Frost, shooting stars, all the constellations i have never met, smoked pizza and buns, painting, Barthes, meeting the groundsman, a lift to Kineton, cooping the chickens, the folly looking at the other folly, the blue walls, the writing on the walls, the dark things that go bump in the night, the things i don’t need to write right now.
Cool but not cold, definitely not cold and definitely not cold for November. My breath barely mists in front of me, the fires feel slightly unnecessary. The weather tells us how far we have already come
Long are the nights, and the reflections of the cypress tree on the still surface of the lake. Losing focus, back on social media, losing focus, tapping onto the keys of a keyboard.

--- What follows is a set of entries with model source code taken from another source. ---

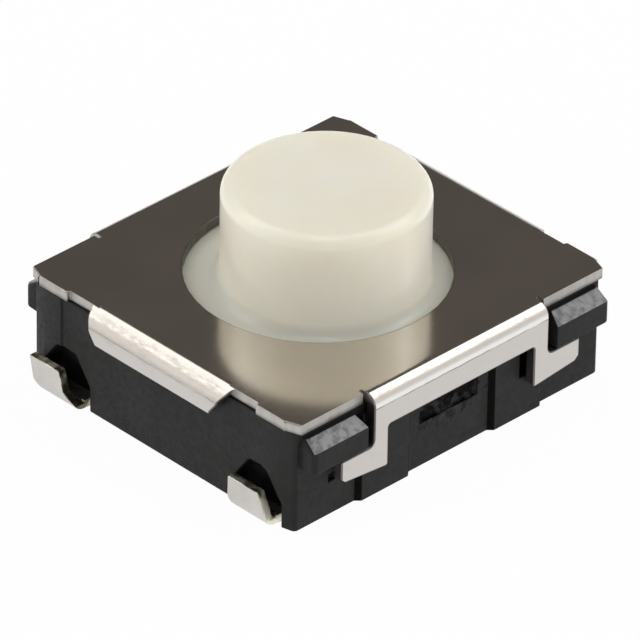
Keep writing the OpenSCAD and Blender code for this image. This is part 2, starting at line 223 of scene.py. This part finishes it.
def newGroup(name, inputs, outputs):
    group = bpy.data.node_groups.new(name, "ShaderNodeTree")
    for label, kind, value in inputs:
        socket = group.interface.new_socket(label, in_out="INPUT", socket_type=kind)
        socket.default_value = value
    for label in outputs:
        group.interface.new_socket(label, in_out="OUTPUT", socket_type="NodeSocketFloat")
    start = group.nodes.new("NodeGroupInput")
    end = group.nodes.new("NodeGroupOutput")
    return group, start, end


def placeInMillimetres(tree):
    place = addNode(tree, "ShaderNodeTexCoord")
    scaled = addNode(tree, "ShaderNodeMapping", {"Scale": (1 / mm,) * 3})
    tree.links.new(place.outputs["Object"], scaled.inputs["Vector"])
    return scaled.outputs["Vector"]


def noise(tree, place, values, scale=None, stretch=None):
    node = addNode(tree, "ShaderNodeTexNoise", values)
    if scale:
        tree.links.new(scale, node.inputs["Scale"])
    if stretch:
        stretched = addNode(tree, "ShaderNodeVectorMath", operation="MULTIPLY")
        tree.links.new(place, stretched.inputs[0])
        tree.links.new(stretch, stretched.inputs[1])
        place = stretched.outputs[0]
    tree.links.new(place, node.inputs["Vector"])
    return node.outputs["Fac"]


# Moulded or rolled grain: a fine and a coarse mask round 0.5.
def makeGrainGroup():
    group, start, end = newGroup(
        "surfaceGrain",
        [("Fine Scale", "NodeSocketFloat", 14.0), ("Coarse Scale", "NodeSocketFloat", 1.2),
         ("Stretch", "NodeSocketVector", (1, 1, 1))],
        ["Fine", "Coarse"])
    place, given = placeInMillimetres(group), start.outputs
    feed(group, end.inputs["Fine"],
         noise(group, place, effects["fineNoise"], given["Fine Scale"], given["Stretch"]))
    feed(group, end.inputs["Coarse"],
         noise(group, place, effects["coarseNoise"], given["Coarse Scale"]))
    return group


# Handling scuffs: short streaks and rubbed patches.
def makeScuffGroup():
    group, start, end = newGroup(
        "handlingScuffs",
        [("Amount", "NodeSocketFloat", 0.5), ("Streak", "NodeSocketVector", (3, 30, 30))],
        ["Mask"])
    place, given = placeInMillimetres(group), start.outputs
    streaks = noise(group, place, effects["streakNoise"], stretch=given["Streak"])
    patches = noise(group, place, effects["patchNoise"])
    reach = calculated(group, "MULTIPLY", given["Amount"], effects["scuffReach"])
    spread = addNode(group, "ShaderNodeMapRange", {"From Max": effects["scuffFull"]})
    feed(group, spread.inputs["Value"], calculated(group, "MULTIPLY", streaks, patches))
    feed(group, spread.inputs["From Min"],
         calculated(group, "SUBTRACT", effects["scuffFull"], reach))
    feed(group, end.inputs["Mask"], spread.outputs["Result"])
    return group


surfaceGrain = makeGrainGroup()
handlingScuffs = makeScuffGroup()


def placeGroup(tree, group, values):
    node = addNode(tree, "ShaderNodeGroup", node_tree=group)
    for key, value in values.items():
        node.inputs[key].default_value = value
    return node.outputs


def grained(tree, fineScale, coarseScale=1.2, stretch=(1, 1, 1)):
    masks = placeGroup(tree, surfaceGrain, {
        "Fine Scale": fineScale, "Coarse Scale": coarseScale, "Stretch": stretch})
    return masks["Fine"], masks["Coarse"]


def axesOf(tree):
    parts = addNode(tree, "ShaderNodeSeparateXYZ")
    tree.links.new(placeInMillimetres(tree), parts.inputs[0])
    return parts.outputs


# Spreads part of a mask over a new range. Noise lies mostly within the part that is preset.
def mapped(tree, source, low, high, fromLow=0.35, fromHigh=0.65):
    node = addNode(tree, "ShaderNodeMapRange", {
        "From Min": fromLow, "From Max": fromHigh, "To Min": low, "To Max": high})
    tree.links.new(source, node.inputs["Value"])
    return node.outputs["Result"]


def blended(tree, mask, first, second, kind="RGBA"):
    node = addNode(tree, "ShaderNodeMix", data_type=kind)
    for key, value in (("Factor", mask), ("A", first), ("B", second)):
        feed(tree, node.inputs[key], value)
    return node.outputs["Result"]


def bumped(tree, skin, height, strength, depth):
    node = addNode(tree, "ShaderNodeBump", {"Strength": strength, "Distance": depth * mm})
    tree.links.new(height, node.inputs["Height"])
    tree.links.new(node.outputs["Normal"], skin.inputs["Normal"])


# The fine grain varies the roughness and stands out as a bump.
def roughened(tree, skin, fine, look):
    tree.links.new(mapped(tree, fine, *look["rough"]), skin.inputs["Roughness"])
    bumped(tree, skin, fine, *look["bump"])


def startMaterial(name, colour, roughness, metallic=0.0, shine=0.5, **sockets):
    material = bpy.data.materials.new(name)
    tree = blankTree(material)
    skin = addNode(tree, "ShaderNodeBsdfPrincipled", {
        "Base Color": (*colour, 1), "Roughness": roughness, "Metallic": metallic,
        "Specular IOR Level": shine, **sockets})
    out = addNode(tree, "ShaderNodeOutputMaterial")
    tree.links.new(skin.outputs[0], out.inputs["Surface"])
    return material, tree, skin


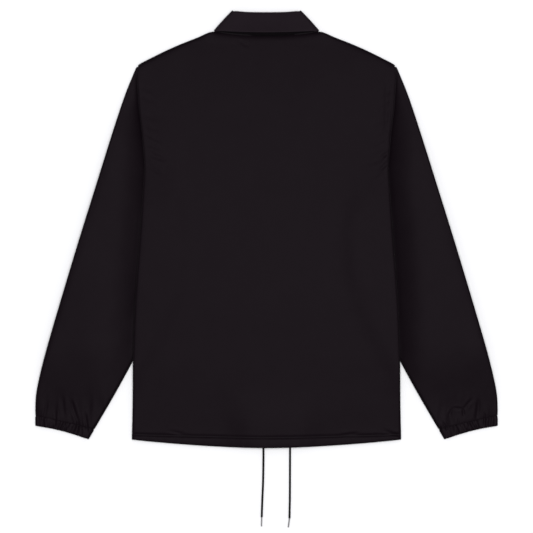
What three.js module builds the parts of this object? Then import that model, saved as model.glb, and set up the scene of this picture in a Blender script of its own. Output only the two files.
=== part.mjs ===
// A coach jacket laid flat, face down. Its back is up, and both sleeves pass under its sides.
// Millimetres: +X to the right as seen, +Y to the collar, +Z up from the surface it lies on.
import * as THREE from "three";

// Cloth and seams
const CLOTH = 1.5;
const HALF = CLOTH / 2;
const SEAM = 0.3;

// Heights of the middle of each cloth layer above the surface
const FLOOR_LAYER = HALF;
const BACK_LAYER = 6.15;
const STRIP_LAYER = 4.75;
const PRESSED_LAYER = 2.85;
const FREE_LAYER = 5.45;
const SLEEVE_LIFT = STRIP_LAYER - FLOOR_LAYER;
const WING_LIFT = CLOTH + SEAM;
const LAP_LIFT = CLOTH + SEAM;
const SNAP_LIFT = 1.5;
const HEM_LIFT = 5.2;
const BACK_HEM_LIFT = 4.6;

// The body
const SHOULDER = { x: 229, y: 288, bow: 4 };
const NECK = { x: 92.6, y: 347, backY: 339.4 };
const HEM = { half: 237.6, cornerY: -371.8, middleY: -387, bend: 1.7 };
const CASING = { middle: 19.4, corner: 9.5, raise: 0.8 };
const PLACKET = { x: 18, lap: 15, topY: 282 };
const BODY_SIDE = [
  { y: 288, half: 227.5, wrap: 4, rise: 0.5 },
  { y: 275, half: 228.6, wrap: 4, rise: 0.5 },
  { y: 251, half: 226.9, wrap: 4, rise: 0.5 },
  { y: 216, half: 224.7, wrap: 4, rise: 0.5 },
  { y: 160, half: 218.2, wrap: 4, rise: 0.5 },
  { y: 110, half: 214.1, wrap: 4, rise: 0.5 },
  { y: 76, half: 216.5, wrap: 22, rise: 1.6 },
  { y: 40, half: 219.3, wrap: 45, rise: 3.1 },
  { y: -20, half: 223.2, wrap: 44, rise: 3.1 },
  { y: -73, half: 227.5, wrap: 39, rise: 3.1 },
  { y: -143, half: 232.3, wrap: 32, rise: 3.1 },
  { y: -240, half: 235.4, wrap: 25, rise: 3.1 },
  { y: -302, half: 235.9, wrap: 21, rise: 3.1 },
  { y: -371.8, half: 237.6, wrap: 18, rise: 3.1 },
];
const ARMHOLE = [
  { y: 288, x: 224 },
  { y: 200, x: 212 },
  { y: 110, x: 190 },
  { y: 40, x: 174 },
];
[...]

Losing focus.
Early mornings grey and quiet after billowing nights, dark, rich adventures into the deep.
Always the dawn, red rippling on the lake and a brightness in the frost and a tramp across the field to the small wood to hunt for fungi in the leaf mulch.
Ripe stems, delicate uprights with brown velvety caps bruising as I pack them into the bag in triumph
Indigestion. Was it the mushrooms, or the sooty dough, or the unwashed cup or, or, or...
No, I don’t live here. No I don’t work here. No, I am just here for a week. Yes you can look around, be my guest. Have a cup of tea, sit down, join me. Join me.
Grenading the wood, the weight of the axe in my arms, the cycling of the head through the air and the ringing of steel upon steel as it hits the grenade into the wood. The fleshy white of the log pulling apart like cheese strings. The next log. Again. Again.